A few years ago The Finks MC held a run to Alice Springs to celebrate the opening of their new clubhouse. Predictably the NT police reacted with their usual strength in numbers and force – as the NT Police media office reported:
A team of police officers led by Detectives from the Drug and Intelligence Unit, Alice Springs, executed a total of six search warrants between Thursday 13 April and Saturday 16 April 2006 on a clubhouse, a business and four separate residential properties in the town area all known to be linked to the gang.
The Police seized an unknown quantity of speed, some firearms, ammunition and minor weapons and arrested one woman and four men, only one of whom was a Finks MC member.
A month later it appears that the Finks MC members and associates were still in the Alice and the cops were still on their case. Whether through frustration at being unable to pin some major crimes on The Finks MC members while they were in Alice or through sheer drunken stupidity, on the Sunday night of the weekend of 6 and 7 May 2006 a few of the Police involved took matters into their own hands.
As the local NT News reported at the time:
Six off-duty police officers who allegedly damaged property inside an outlaw bikie gang’s clubhouse were caught on video camera, it was claimed yesterday. The Darwin-based officers are believed to have kicked in the door of the clubhouse in Alice Springs last week after an alleged drinking session at a nearby hotel. It is alleged that in two separate raids, a numberplate was stolen from a vehicle parked outside the clubhouse and a sign smashed. The bikies claim they captured the alleged break-in on video and gave the tape to police early last week.
Another officer involved in the operation claimed the six off-duty officers had been drinking on the night of the incident and had tarnished the reputation of the police force. “They went out and got on the piss and destroyed the integrity of all the other officers involved in the operation,” the officer alleged.
NT Police media director Sandra Mitchell denied the Police Commissioner had paid $1000 over the bar for the officers’ alcohol on the night of the incident. “The Commissioner paid for absolutely no drinks at the end of the operation,” she said.
That the Commissioner didn’t pay for a few drinks doesn’t really answer the question now does it? Maybe the local commander fronted the bar tab – who knows?
In July 2006 the NT Police media office reported that the six off-duty NT Police officers who had been involved in the ‘incident’ at the Finks MC clubhouse in Alice Springs were the subject of NT Police internal disciplinary proceedings.
The six officers were suspended with pay following a preliminary assessment of the circumstances of the incident, which allegedly occurred on the Sunday evening, after the completion of a special policing operation. Three of the officers were recently allowed to resign and another had his appointment as a police officer terminated. The two remaining officers who were suspended are the subject of ongoing disciplinary matters.
The six officers were part of a major operation conducted to maintain law and order and public safety during an event which saw in excess of 100 members and associates of the Fink Motor Cycle Gang converge on Alice Springs on the weekend in question.
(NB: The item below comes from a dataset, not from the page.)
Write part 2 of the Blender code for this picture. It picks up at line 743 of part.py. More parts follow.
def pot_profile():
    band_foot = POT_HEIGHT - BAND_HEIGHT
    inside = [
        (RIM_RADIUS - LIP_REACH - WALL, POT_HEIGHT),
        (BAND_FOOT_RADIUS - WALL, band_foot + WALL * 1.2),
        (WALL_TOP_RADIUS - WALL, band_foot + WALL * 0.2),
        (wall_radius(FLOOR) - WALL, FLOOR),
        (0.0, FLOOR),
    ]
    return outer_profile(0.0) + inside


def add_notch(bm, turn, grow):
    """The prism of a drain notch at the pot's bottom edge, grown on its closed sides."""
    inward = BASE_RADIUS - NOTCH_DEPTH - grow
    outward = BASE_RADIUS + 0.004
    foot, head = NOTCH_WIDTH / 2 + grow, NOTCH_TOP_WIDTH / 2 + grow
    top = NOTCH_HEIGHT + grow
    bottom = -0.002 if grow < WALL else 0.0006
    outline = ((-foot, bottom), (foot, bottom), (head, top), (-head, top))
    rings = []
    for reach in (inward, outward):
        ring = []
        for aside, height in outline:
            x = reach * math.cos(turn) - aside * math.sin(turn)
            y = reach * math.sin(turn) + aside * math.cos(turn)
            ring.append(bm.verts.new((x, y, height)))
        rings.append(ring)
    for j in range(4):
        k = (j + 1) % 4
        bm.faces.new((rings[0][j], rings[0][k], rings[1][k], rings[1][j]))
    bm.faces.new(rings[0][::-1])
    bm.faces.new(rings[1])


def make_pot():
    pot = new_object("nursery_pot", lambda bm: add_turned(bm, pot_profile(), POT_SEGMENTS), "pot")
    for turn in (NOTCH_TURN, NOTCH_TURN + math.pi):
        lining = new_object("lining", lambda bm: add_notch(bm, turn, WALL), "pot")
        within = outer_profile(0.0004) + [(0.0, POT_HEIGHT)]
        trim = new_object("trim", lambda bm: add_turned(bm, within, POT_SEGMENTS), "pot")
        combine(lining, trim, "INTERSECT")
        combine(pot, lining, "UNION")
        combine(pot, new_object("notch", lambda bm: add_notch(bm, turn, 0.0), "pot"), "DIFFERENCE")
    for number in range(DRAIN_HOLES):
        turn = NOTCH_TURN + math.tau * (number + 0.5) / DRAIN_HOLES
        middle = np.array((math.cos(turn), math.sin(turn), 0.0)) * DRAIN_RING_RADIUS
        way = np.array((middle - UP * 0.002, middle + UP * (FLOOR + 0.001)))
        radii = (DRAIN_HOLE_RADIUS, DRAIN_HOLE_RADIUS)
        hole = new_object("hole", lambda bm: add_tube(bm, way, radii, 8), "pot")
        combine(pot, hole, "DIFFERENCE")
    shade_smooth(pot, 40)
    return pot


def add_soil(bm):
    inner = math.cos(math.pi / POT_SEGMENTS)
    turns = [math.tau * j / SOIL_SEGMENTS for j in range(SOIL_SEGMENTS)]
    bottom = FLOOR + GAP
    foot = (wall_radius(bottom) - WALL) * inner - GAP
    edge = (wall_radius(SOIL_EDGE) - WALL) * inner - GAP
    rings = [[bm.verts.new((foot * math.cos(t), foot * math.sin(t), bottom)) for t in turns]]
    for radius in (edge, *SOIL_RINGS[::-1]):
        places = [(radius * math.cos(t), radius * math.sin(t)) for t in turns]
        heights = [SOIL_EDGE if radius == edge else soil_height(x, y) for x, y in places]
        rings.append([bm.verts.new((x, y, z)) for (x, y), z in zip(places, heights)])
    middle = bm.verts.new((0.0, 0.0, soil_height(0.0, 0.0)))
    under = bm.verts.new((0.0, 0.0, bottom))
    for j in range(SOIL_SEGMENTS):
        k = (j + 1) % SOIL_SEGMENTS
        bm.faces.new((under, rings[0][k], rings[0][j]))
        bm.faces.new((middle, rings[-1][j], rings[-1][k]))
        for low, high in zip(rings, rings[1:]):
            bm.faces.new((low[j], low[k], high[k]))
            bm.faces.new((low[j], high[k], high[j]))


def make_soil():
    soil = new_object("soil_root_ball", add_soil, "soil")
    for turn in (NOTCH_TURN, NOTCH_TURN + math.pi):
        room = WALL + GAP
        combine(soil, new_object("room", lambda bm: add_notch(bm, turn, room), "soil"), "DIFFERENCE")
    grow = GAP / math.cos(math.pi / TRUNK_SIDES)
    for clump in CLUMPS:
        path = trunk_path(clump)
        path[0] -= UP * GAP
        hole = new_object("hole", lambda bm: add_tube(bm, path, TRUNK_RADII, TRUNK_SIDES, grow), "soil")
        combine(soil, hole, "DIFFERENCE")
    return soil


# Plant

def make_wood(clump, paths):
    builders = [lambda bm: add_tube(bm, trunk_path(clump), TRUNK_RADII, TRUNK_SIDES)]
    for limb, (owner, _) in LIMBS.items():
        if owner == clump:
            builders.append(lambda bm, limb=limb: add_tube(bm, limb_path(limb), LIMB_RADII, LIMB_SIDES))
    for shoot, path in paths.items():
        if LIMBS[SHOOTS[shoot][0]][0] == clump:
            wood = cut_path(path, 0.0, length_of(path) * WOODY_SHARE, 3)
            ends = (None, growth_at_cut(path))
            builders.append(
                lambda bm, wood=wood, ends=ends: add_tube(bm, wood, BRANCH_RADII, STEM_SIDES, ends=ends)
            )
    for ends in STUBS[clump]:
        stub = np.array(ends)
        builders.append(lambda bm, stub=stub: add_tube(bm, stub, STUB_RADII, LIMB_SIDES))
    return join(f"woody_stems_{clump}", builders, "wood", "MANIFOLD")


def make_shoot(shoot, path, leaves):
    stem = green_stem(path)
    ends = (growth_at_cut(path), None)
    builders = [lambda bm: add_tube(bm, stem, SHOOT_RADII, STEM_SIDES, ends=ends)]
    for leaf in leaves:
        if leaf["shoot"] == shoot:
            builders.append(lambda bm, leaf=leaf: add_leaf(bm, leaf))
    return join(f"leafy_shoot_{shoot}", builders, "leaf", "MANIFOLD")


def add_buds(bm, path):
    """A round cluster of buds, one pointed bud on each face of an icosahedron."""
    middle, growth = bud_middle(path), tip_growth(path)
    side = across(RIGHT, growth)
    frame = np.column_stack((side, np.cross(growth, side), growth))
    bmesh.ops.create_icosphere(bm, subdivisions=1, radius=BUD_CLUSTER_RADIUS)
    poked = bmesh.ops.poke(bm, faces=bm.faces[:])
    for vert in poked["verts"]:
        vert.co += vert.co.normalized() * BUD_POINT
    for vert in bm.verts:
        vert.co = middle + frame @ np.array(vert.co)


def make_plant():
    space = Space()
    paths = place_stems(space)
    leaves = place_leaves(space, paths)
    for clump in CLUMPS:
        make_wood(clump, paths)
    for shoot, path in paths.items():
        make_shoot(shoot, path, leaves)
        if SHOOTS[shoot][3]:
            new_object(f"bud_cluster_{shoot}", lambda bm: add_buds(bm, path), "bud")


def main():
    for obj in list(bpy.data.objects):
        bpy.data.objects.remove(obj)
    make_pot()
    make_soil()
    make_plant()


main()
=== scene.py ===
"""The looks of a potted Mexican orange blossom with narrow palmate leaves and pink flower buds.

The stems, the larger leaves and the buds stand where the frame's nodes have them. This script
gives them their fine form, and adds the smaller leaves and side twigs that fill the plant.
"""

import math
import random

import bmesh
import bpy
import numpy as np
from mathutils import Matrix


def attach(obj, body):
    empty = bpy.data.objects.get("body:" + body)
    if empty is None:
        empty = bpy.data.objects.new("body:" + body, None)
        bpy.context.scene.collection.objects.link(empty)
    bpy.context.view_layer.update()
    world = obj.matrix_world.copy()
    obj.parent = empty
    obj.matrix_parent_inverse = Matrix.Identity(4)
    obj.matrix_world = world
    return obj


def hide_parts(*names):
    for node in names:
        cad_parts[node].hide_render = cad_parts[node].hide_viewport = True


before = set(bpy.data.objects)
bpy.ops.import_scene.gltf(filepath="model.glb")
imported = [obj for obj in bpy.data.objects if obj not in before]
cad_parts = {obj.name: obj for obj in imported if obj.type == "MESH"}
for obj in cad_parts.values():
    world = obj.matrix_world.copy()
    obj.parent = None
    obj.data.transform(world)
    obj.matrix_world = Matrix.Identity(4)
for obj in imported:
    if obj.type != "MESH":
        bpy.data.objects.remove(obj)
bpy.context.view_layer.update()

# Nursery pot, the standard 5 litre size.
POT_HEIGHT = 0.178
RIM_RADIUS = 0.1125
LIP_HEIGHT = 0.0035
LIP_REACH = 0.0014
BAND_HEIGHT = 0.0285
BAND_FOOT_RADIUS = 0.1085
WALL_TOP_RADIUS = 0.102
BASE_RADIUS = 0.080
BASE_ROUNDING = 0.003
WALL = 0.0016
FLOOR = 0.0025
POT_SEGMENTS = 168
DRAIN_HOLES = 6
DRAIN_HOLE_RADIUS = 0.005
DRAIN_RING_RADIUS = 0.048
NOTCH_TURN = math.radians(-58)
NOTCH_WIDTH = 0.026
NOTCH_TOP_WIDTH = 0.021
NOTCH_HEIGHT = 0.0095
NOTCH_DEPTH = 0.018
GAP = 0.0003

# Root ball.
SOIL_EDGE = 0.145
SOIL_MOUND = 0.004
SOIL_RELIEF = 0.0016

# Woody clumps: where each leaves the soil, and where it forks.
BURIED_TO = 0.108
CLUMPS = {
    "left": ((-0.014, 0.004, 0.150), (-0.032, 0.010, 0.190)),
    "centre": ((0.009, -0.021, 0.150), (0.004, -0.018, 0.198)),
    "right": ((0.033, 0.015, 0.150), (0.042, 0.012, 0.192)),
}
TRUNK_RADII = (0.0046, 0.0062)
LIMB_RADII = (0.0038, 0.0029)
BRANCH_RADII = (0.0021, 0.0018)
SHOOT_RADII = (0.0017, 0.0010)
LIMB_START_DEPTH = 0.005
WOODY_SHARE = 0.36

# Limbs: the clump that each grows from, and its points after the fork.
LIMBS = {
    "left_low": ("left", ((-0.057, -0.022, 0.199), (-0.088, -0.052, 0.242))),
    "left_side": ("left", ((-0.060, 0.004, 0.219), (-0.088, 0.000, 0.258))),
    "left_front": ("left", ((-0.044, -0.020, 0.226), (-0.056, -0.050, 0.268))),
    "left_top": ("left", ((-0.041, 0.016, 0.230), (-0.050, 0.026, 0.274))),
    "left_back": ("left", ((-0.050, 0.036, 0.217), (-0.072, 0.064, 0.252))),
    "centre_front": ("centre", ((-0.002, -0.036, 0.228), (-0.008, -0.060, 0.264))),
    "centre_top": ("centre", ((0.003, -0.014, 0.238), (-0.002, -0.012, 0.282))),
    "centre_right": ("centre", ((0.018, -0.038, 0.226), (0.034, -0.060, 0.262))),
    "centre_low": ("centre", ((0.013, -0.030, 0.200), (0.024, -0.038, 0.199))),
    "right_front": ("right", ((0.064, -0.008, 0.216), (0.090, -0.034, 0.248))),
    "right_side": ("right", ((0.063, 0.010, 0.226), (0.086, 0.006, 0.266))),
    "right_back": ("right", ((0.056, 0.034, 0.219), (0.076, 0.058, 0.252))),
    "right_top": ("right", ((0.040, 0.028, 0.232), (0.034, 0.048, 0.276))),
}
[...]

They were alleged to have been involved in two incidents involving property at the Finks club house.
Commissioner of Police, Paul White, said the allegations were serious and it was unfortunate that the success of the operation had ended up on this note. It was also regrettable that the careers of the four police officers had ended in this fashion.
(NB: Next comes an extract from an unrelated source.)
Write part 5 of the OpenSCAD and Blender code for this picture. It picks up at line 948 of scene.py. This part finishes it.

The operation in Alice Springs was noteworthy for its professionalism and positive effect. The visible and focussed police presence ensured an incident-free weekend for residents of Alice Springs with social order maintained despite the large number of Fink members in the town, said Commissioner White.
Yes, well he would say that wouldn’t he…it is a very rich spin indeed that regards three officers resigning and others having their appointments as Police officers terminated as an exemplar of professional conduct likely to instill public confidence in the integrity of the NT Police force.
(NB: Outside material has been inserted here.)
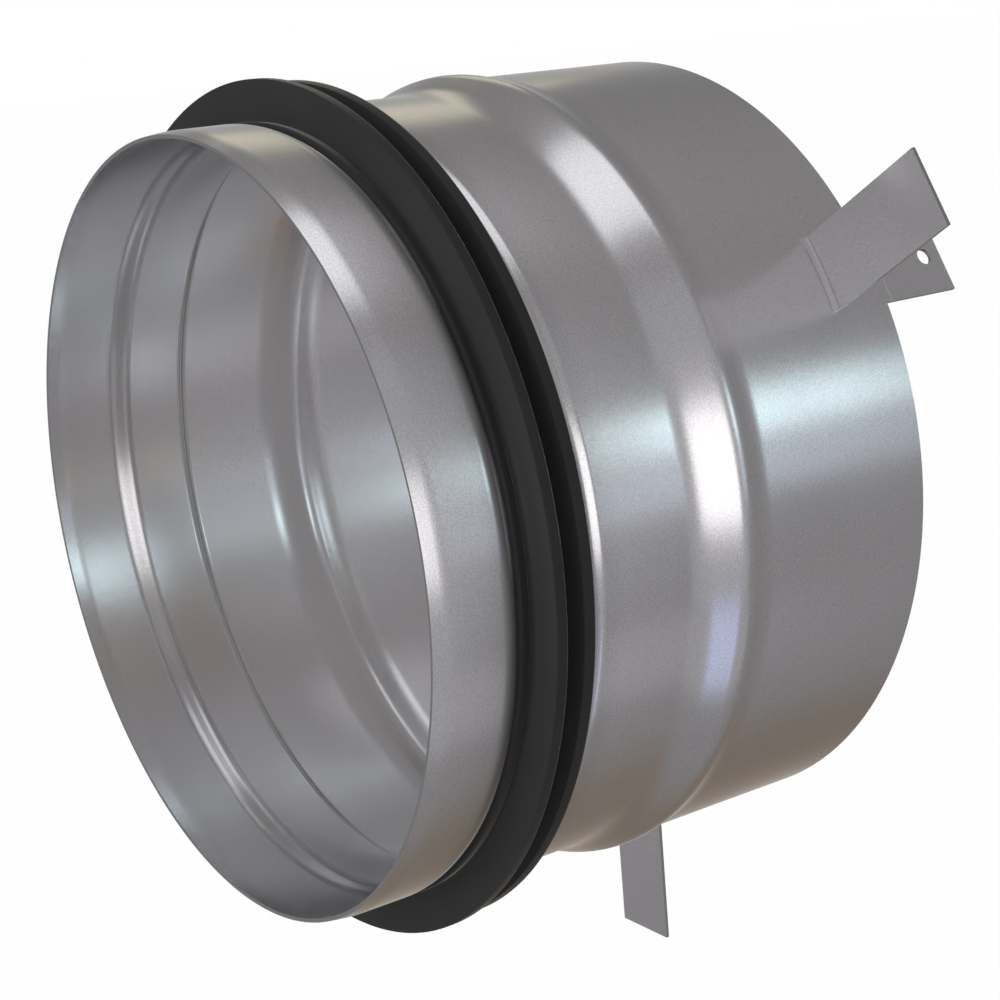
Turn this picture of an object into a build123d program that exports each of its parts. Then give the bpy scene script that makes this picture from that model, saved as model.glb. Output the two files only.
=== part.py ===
from build123d import *
import math
import os

os.makedirs("parts", exist_ok=True)

# Valve mounting ring: a short galvanised sheet ring with a duct spigot and a rubber lip gasket at
# one end, and a wider valve socket with three fixing lugs at the other.
# Frame: the ring's axis is +Y, from the spigot's cut rim at y = 0 to the socket's cut rim. +Z is up.
# Angles round the axis are counted from +X towards +Z. Radii of sheet are at its outer face.

# Sheet
sheet = 0.6
strap_sheet = 0.6

# Spigot, which slides into the duct
spigot_r = 62.1
spigot_length = 12.5
spigot_edge_radius = 3.5

# Groove rolled inwards, where the gasket sits
groove_depth = 0.95
groove_front_run = 2.4
groove_front_radius = 2.0
groove_width = 10.3
groove_rear_run = 1.7
groove_rear_radius = 0.8

# Middle cylinder, where the valve's sleeve seats
middle_step = 1.6
middle_length = 17.7
shoulder_radius = 2.2

# Bead rolled outwards: a long front flank and a short rear one
bead_rise = 3.0
bead_front_run = 8.3
bead_front_radius = 9.2
bead_crest_radius = 5.2
bead_rear_run = 2.9
bead_rear_radius = 4.0

# Wide socket at the rear
socket_step = 1.65
socket_length = 33.1

# Lugs: a tongue of the wall bent outwards, and a strap left straight in the gap behind it
lug_count = 3
first_lug_angle = 30.0
lug_width = 12.4
flap_height = 27.05
flap_setback = 10.4
flap_bend_radius = 1.15
flap_lead = 0.5

# Straps: the foot lies on the socket's inner wall and the blade runs out flat past the rim
strap_foot_length = 5.5
strap_run_out = 4.5
strap_foot_overlap = 7.35
strap_overhang = 15.6
screw_hole_r = 1.32
screw_hole_setback = 3.4
score_offset = 1.9
score_width = 0.35
score_depth = 0.15

# Gasket: a base in the groove, a low bead on its front edge and two lips
gasket_overhang = 0.6
gasket_flank_gap = 0.05
gasket_rear_gap = 0.5
base_proud = 0.15
front_bead_width = 1.75
front_bead_rise = 0.25
front_bead_fall = 0.2
front_bead_dip = 0.2
first_lip_foot = 1.45
first_lip_lean = 0.65
first_lip_height = 6.7
first_lip_root = 2.5
first_lip_tip = 1.95
second_lip_foot = 5.85
second_lip_lean = -0.3
second_lip_height = 6.05
second_lip_root = 2.5
second_lip_tip = 2.0
second_lip_slope = 0.3
lip_rear_edge = 0.4

# Places along the axis
groove_start = spigot_length + groove_front_run
groove_end = groove_start + groove_width
middle_start = groove_end + groove_rear_run
bead_start = middle_start + middle_length
bead_peak = bead_start + bead_front_run
socket_start = bead_peak + bead_rear_run
ring_length = socket_start + socket_length
flap_front = ring_length - flap_setback
lug_start = flap_front - flap_bend_radius - flap_lead

# Radii
groove_r = spigot_r - groove_depth
middle_r = spigot_r + middle_step
socket_r = middle_r + socket_step
socket_wall_r = socket_r - sheet
bead_peak_r = middle_r + bead_rise
flap_end_r = socket_r + flap_height
base_r = spigot_r + base_proud

# Lugs, evenly round the axis
lug_angles = [first_lug_angle + 360 / lug_count * index for index in range(lug_count)]


def sheet_section(corners, radii):
    """Section of bent sheet: the outer face through the corners, the metal on its left."""
    outer_face = FilletPolyline(*corners, radius=radii)
    return make_face(offset(outer_face, amount=sheet, side=Side.LEFT, closed=True))


def lug_slab(start, inner_r, outer_r, end):
    """Slab as wide as a lug, at angle 0, between two places along the axis."""
    slab = Box(
        outer_r - inner_r,
        end - start,
        lug_width,
        align=(Align.MIN, Align.MIN, Align.CENTER),
    )
    return Pos(inner_r, start, 0) * slab


def turned(piece, angle):
    """Piece turned about the ring's axis, from +X towards +Z."""
    return Rot(0, -angle, 0) * piece


def barrel():
    """The rolled sheet before its lugs are cut: spigot, groove, middle, bead and socket."""
    corners = [
        (spigot_r, 0),
        (spigot_r, spigot_length),
        (groove_r, groove_start),
        (groove_r, groove_end),
        (middle_r, middle_start),
        (middle_r, bead_start),
        (bead_peak_r, bead_peak),
        (socket_r, socket_start),
        (socket_r, ring_length),
    ]
    radii = [
        spigot_edge_radius,
        groove_front_radius,
        groove_rear_radius,
        shoulder_radius,
        bead_front_radius,
        bead_crest_radius,
        bead_rear_radius,
    ]
    return revolve(sheet_section(corners, radii), axis=Axis.Y)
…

Other versions of the events were not so circumspect. A more humorous, and most likely more accurate, version of events was reported by the Sydney Morning Herald on 10 July 2006:
LAW AND LAST ORDERS
Cops and bikers don’t mix very often, but when they do, things get ugly.
After a “drinking session” at the pub, some off-duty Northern Territory police allegedly decided to try to spook a local bikie gang after supporters of the Finks arrived in Alice Springs to celebrate the opening of a new clubhouse. Six tipsy officers converged on the premises and kicked down the door. What happened next is not yet public, but we assume it involved lots of stumbling around the shadows, an occasional meaty thud and some muffled curses.
The surprised bikies captured most of the raid on video and did the responsible thing: handed it in to the police. Three officers have resigned, another was sacked and two are being investigated. No bikies have yet been promoted.
I’ll continue to follow and report on similar incidents of NT Police misconduct – particularly in relation to bikers in the NT – not only because such incidents are relevant in the broader scheme of the legislative and policy responses to the supposed threats that the activities of OMCGs present to peace and good governance but, more importantly, how effective those responses are – particularly in a context where individuals are targeted for the mere fact of their association with members of their club – rather than any particular crimes they may have themselves committed.
Meanwhile, calls for widening of extreme laws against criminal bike gangs (see Gangs rally for legal challenge), and the probability of a renewed moral panic in the wake of the latest minor upsurge in “boat people” arrivals off northern Australia, seem certain to bring these matters back into sharp legal and political focus.
As Ken Parish said in this post over at Club Troppo recently in relation to the current ongoing disputes between the State and the Courts – a fine example of what post-structuralists call ‘the state of exception’ – as exemplified by the High Court of Australia’s recent judgement in Thomas v Mowbray:
In case I haven’t made myself clear, my point is more nuanced than the tiresome left versus right dualism that pervades both the blogosphere and MSM. Terrorism, criminal bikie gangs and people smuggling operations are entirely legitimate subjects for government concern and possibly legislative action. However, they demand proportionate responses, and carefully considered checks and balances to reduce the risk of extraordinary powers being abused. Kneejerk populist political responses to media-fuelled moral panics don’t produce optimal or even workable laws or policies.